Pittsburgh Water and Sewer Authority expects to exit crisis mode in the next couple of years. Officials say decades of disinvestment weakened the system, and it’s taken time to stabilize. But with several years of investment and long-range planning behind them, PWSA expects to be able to spend more time on green and stormwater infrastructure. That could mean a new fee for ratepayers.

Flooding due to stormwater is more difficult to manage than water and sewage because it’s unpredictable, said PWSA executive director Bob Weimar. But the Pittsburgh region must meet federal regulations that prohibit combined sewer overflows, when stormwater overwhelms sewers and sends untreated sewage into the rivers.

To come into compliance will require collaboration between the city, PWSA, and building owners, said Weimar.

“We've certainly got a lot to do to create an approach that will be sustainable and will be cost effective and will address the bulk of the major flooding problems in the region,” he said.
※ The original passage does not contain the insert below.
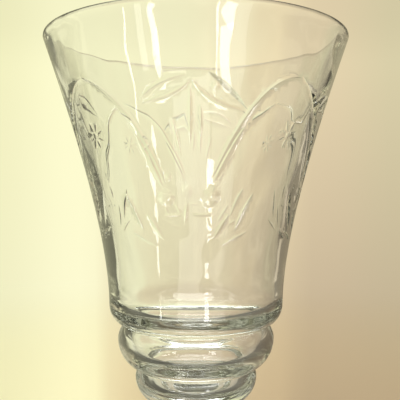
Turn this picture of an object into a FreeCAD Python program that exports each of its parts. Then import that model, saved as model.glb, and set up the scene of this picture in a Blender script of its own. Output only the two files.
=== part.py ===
import FreeCAD, Part
import math
import os

# Footed wine glass with a flared bowl, a stepped base of shrinking rings, a stem and a foot.
# Millimetres. +Z is up the axis of the glass, and the origin is the middle of the foot's
# underside, on the table. Each piece of glass is a solid of revolution, built from the table up.

# ---- driving dimensions ----

# foot: a shallow cone with a rounded edge, hollowed a little underneath
foot_radius = 36.0
foot_edge_radius = 1.4
foot_height = 14.0
foot_flare_slope = 9.0
foot_hollow_radius = 29.0
foot_hollow_rise = 2.2
foot_neck_radius = 8.4

# stem: a waisted column that carries the lowest ring
stem_column_length = 35.0
stem_waist_radius = 6.4
stem_waist_rise = 15.0
stem_head_radius = 8.6

# the rings, from the lowest and smallest to the highest and largest
ring_3_radius = 13.3
ring_3_height = 7.7
ring_3_crown_drop = 2.3
neck_3_radius = 12.4

ring_2_radius = 18.4
ring_2_height = 10.0
ring_2_crown_drop = 2.7
neck_2_radius = 17.0

ring_1_radius = 23.6
ring_1_height = 13.4
ring_1_crown_drop = 4.4
neck_1_radius = 21.4

# bowl: a rounded shoulder, a wall that rises upright and flares to the rim, and a rolled lip
shoulder_height = 6.1
shoulder_radius = 26.2
bowl_wall_height = 78.8
bowl_flare_height = 54.5
rim_radius = 44.7
lip_thickness = 2.2

# the hollow: its wall follows the bowl and the two upper rings, down to a round floor
bowl_wall = 3.1
ring_wall = 3.4
neck_wall = 2.8
hollow_turn_rise = 3.0
hollow_floor_thickness = 3.8

# ---- levels above the table ----

foot_weld_z = foot_height
neck_4_z = foot_weld_z + stem_column_length
neck_3_z = neck_4_z + ring_3_height
neck_2_z = neck_3_z + ring_2_height
neck_1_z = neck_2_z + ring_1_height
shoulder_z = neck_1_z + shoulder_height
rim_z = shoulder_z + bowl_wall_height


# ---- drawing helpers: a point is its distance from the axis and its height ----

def at(radius, z):
    return FreeCAD.Vector(radius, 0, z)


def line(start, end):
    return Part.LineSegment(start, end).toShape()


def curve(*poles):
    bezier = Part.BezierCurve()
    bezier.setPoles(list(poles))
    return bezier.toShape()


def upright_arc(outer, other):
    """Arc that stands upright at its outermost point and ends at a point nearer the axis."""
    across = outer.x - other.x
    rise = other.z - outer.z
    radius = (across ** 2 + rise ** 2) / (2 * across)
    half_turn = math.atan2(rise, radius - across) / 2
    middle = at(outer.x - radius + radius * math.cos(half_turn), outer.z + radius * math.sin(half_turn))
    return Part.Arc(outer, middle, other).toShape()


def ring_edges(lower_neck, upper_neck, ring_radius, crown_drop):
    """Outline of one ring, upwards: its rounded underside, then its rounded top."""
    crown = at(ring_radius, upper_neck.z - crown_drop)
    return [upright_arc(crown, lower_neck), upright_arc(crown, upper_neck)]


def wave(upper, lower):
    """Curve between two points of the hollow that stands upright at both."""
    middle = (upper.z + lower.z) / 2
    return curve(upper, at(upper.x, middle), at(lower.x, middle), lower)


def turned(edges):
    """Closed outline spun round the axis of the glass into a solid."""
    outline = Part.Wire(Part.__sortEdges__(edges))
    solid = Part.Face(outline).revolve(at(0, 0), FreeCAD.Vector(0, 0, 1), 360)
    return solid


# ---- places on the outline ----

neck_4 = at(stem_head_radius, neck_4_z)
neck_3 = at(neck_3_radius, neck_3_z)
neck_2 = at(neck_2_radius, neck_2_z)
neck_1 = at(neck_1_radius, neck_1_z)
shoulder = at(shoulder_radius, shoulder_z)
stem_foot = at(foot_neck_radius, foot_weld_z)

# the lip is half a circle across the wall, and leans outwards with the flare
flare = math.atan2(rim_radius - shoulder_radius, bowl_flare_height)
lip_radius = lip_thickness / 2
lip_centre = at(rim_radius - lip_radius, rim_z - lip_radius)
across_lip = at(math.cos(flare), -math.sin(flare)) * lip_radius
along_lip = at(math.sin(flare), math.cos(flare)) * lip_radius
lip_outside = lip_centre + across_lip
lip_inside = lip_centre - across_lip
lip_top = lip_centre + along_lip
flare_z = lip_centre.z - bowl_flare_height


def make_bowl():
    outer = [line(at(0, neck_3_z), neck_3)]
    outer += ring_edges(neck_3, neck_2, ring_2_radius, ring_2_crown_drop)
    outer += ring_edges(neck_2, neck_1, ring_1_radius, ring_1_crown_drop)
    outer.append(upright_arc(shoulder, neck_1))
    outer.append(curve(shoulder, at(shoulder_radius, flare_z), lip_outside))
    lip = Part.Arc(lip_outside, lip_top, lip_inside).toShape()

    # the hollow follows the outside: in at each neck, and out again at each ring
    floor = at(0, neck_3_z + hollow_floor_thickness)
    turns = [
        at(shoulder_radius - bowl_wall, shoulder_z + hollow_turn_rise),
        at(neck_1_radius - neck_wall, neck_1_z),
        at(ring_1_radius - ring_wall, neck_1_z - ring_1_crown_drop),
        at(neck_2_radius - neck_wall, neck_2_z),
        at(ring_2_radius - ring_wall, neck_2_z - ring_2_crown_drop),
    ]
    inner = [curve(lip_inside, at(turns[0].x, flare_z), turns[0])]
    for upper, lower in zip(turns, turns[1:]):
        inner.append(wave(upper, lower))
    inner.append(curve(turns[-1], at(turns[-1].x, floor.z), floor))
    axis = line(floor, at(0, neck_3_z))
    return turned(outer + [lip] + inner + [axis])


def make_stem():
    waist = at(stem_waist_radius, foot_weld_z + stem_waist_rise)
    lower_pull = at(0, stem_waist_rise / 2)
    upper_pull = at(0, (neck_4_z - waist.z) / 2)
    edges = [
        line(at(0, foot_weld_z), stem_foot),
        curve(stem_foot, waist - lower_pull, waist),
        curve(waist, waist + upper_pull, neck_4),
    ]
    edges += ring_edges(neck_4, neck_3, ring_3_radius, ring_3_crown_drop)
    edges.append(line(neck_3, at(0, neck_3_z)))
    edges.append(line(at(0, neck_3_z), at(0, foot_weld_z)))
    return turned(edges)


def make_foot():
    edge_centre = at(foot_radius - foot_edge_radius, foot_edge_radius)
    edge_bottom = edge_centre - at(0, foot_edge_radius)
    edge_top = edge_centre + at(0, foot_edge_radius)
    edge_outermost = edge_centre + at(foot_edge_radius, 0)
    hollow_edge = at(foot_hollow_radius, 0)
    hollow_top = at(0, foot_hollow_rise)
    flare_run = foot_radius - foot_neck_radius
    slope = math.tan(math.radians(foot_flare_slope))
    upper = curve(
        edge_top,
        edge_top + at(-flare_run / 2, slope * flare_run / 2),
        stem_foot - at(0, foot_height / 2),
        stem_foot,
    )
    edges = [
        line(hollow_edge, edge_bottom),
        Part.Arc(edge_bottom, edge_outermost, edge_top).toShape(),
        upper,
        line(stem_foot, at(0, foot_weld_z)),
        line(at(0, foot_weld_z), hollow_top),
        curve(hollow_top, at(foot_hollow_radius / 2, foot_hollow_rise), hollow_edge),
    ]
    return turned(edges)


os.makedirs("parts", exist_ok=True)
pieces = {"bowl": make_bowl(), "stem": make_stem(), "foot": make_foot()}
for name, shape in pieces.items():
    box = shape.BoundBox
    print(name, "valid", shape.isValid(), "solids", len(shape.Solids),
          "volume cm3", round(shape.Volume / 1000, 2),
          "z", round(box.ZMin, 2), round(box.ZMax, 2), "across", round(box.XLength, 2))
    shape.exportStep("parts/" + name + ".step")
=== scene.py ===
import math

import bpy
from mathutils import Matrix, Vector


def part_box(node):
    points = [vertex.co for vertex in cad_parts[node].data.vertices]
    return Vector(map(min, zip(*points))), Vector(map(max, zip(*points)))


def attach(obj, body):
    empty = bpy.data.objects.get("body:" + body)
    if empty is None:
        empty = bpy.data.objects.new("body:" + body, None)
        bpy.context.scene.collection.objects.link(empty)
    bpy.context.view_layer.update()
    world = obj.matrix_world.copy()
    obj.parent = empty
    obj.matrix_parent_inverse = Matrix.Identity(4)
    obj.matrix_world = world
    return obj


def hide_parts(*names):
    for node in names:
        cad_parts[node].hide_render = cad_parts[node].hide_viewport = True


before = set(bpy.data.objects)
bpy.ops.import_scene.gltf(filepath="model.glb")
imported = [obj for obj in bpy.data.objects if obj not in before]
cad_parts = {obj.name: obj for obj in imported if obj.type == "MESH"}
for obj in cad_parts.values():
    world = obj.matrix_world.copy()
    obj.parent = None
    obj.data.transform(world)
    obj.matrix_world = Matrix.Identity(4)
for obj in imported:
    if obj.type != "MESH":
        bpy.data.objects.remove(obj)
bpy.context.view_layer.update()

# Metres. The glass stands on the floor at the origin, and its axis is +Z.
MM = 0.001

# ---- sizes of the glass: the levels come from the frame, the rest is named here ----

RIM_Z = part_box("bowl")[1].z
FOOT_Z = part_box("foot")[1].z

RIM_RADIUS = 44.7 * MM
LIP_RADIUS = 1.1 * MM
FLARE_HEIGHT = 54.5 * MM
WALL_HEIGHT = 78.8 * MM
SHOULDER_RADIUS = 26.2 * MM
SHOULDER_HEIGHT = 6.1 * MM
BOWL_WALL = 3.1 * MM
RING_WALL = 3.4 * MM
NECK_WALL = 2.8 * MM
HOLLOW_TURN_RISE = 3.0 * MM
HOLLOW_FLOOR = 3.8 * MM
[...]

Weimar stressed that PWSA needs to be very thoughtful in weighing infrastructure needs against what users can afford to pay for it.

“The real key to this is trying to create a balance between what we can afford, what can the public ultimately accept as a fee, and what we need to accomplish to mitigate the worst problems that we've that we face,” he said.  

Pennsylvania’s Public Utility Commission oversees PWSA. The two agencies are already working together to look at a stormwater fee, but before it’s implemented, it must first go through the PUC’s public approval process.